Kelihatan pemerintah ingin berlepas tangan lalu mengkambinghitamkan Pertamina. Semua sumpah serapah publik ingin ditumpahkan kepada Pertamina. Padahal, Pertamina hanyalah operator migas. Hanya pelaksana. Apa pantas semua ‘dosa’ dipikul Pertamina? Bukankah Pertamina BUMN, milik pemerintah? Bagaimana bisa pemerintah tak punya kendali mengatur harga gas bumi?

Jangan lupa, harga gas alam juga tidak diserahkan kepada mekanisme pasar, yang bisa fluktuasi naik dan turun. Hal ini sesuai dengan keputusan Mahkamah Konstitusi (MK) yang membatalkan salah satu pasal dalam Undang-undang (UU) Nomor 22 Tahun 2001 tentang Minyak dan Gas Bumi, yang menyerahkan penentuan harga migas mengikuti mekanisme pasar, sehingga harganya akan berfluktuasi mengikuti harga migas di pasar internasional.

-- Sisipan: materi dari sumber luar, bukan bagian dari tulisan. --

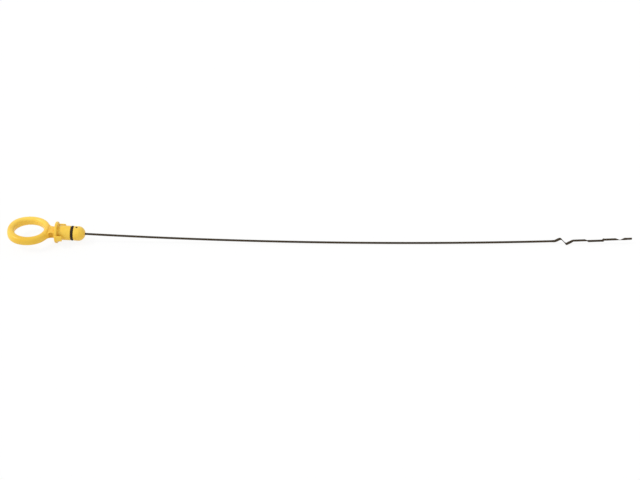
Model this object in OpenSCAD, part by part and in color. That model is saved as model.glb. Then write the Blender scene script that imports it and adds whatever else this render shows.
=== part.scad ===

Kejahatan sebenarnya adalah di tangan pemerintah dan ekonom negeri ini yang membiarkan sistem ekonomi liberal berkuasa. Termasuk membiarkan hajat hidup orang banyak – seperti migas – dikuasai asing, dan tidak diberikan manfaat sebesar-besarnya kepada rakyat.

Pemerintah dalam sistem ekonomi liberal memang tidak memposisikan diri sebagai pelayan dan pengurus rakyat. Karena berlaku prinsip survival of the fittest. Hanya yang kuat yang bertahan. Jadi tak ada hubungan ri’ayah (pelayanan) dari negara kepada publik. Buktinya, mengapa pemerintah tidak membangun infrastruktur gas alam yang tersambung ke rumah-rumah warga?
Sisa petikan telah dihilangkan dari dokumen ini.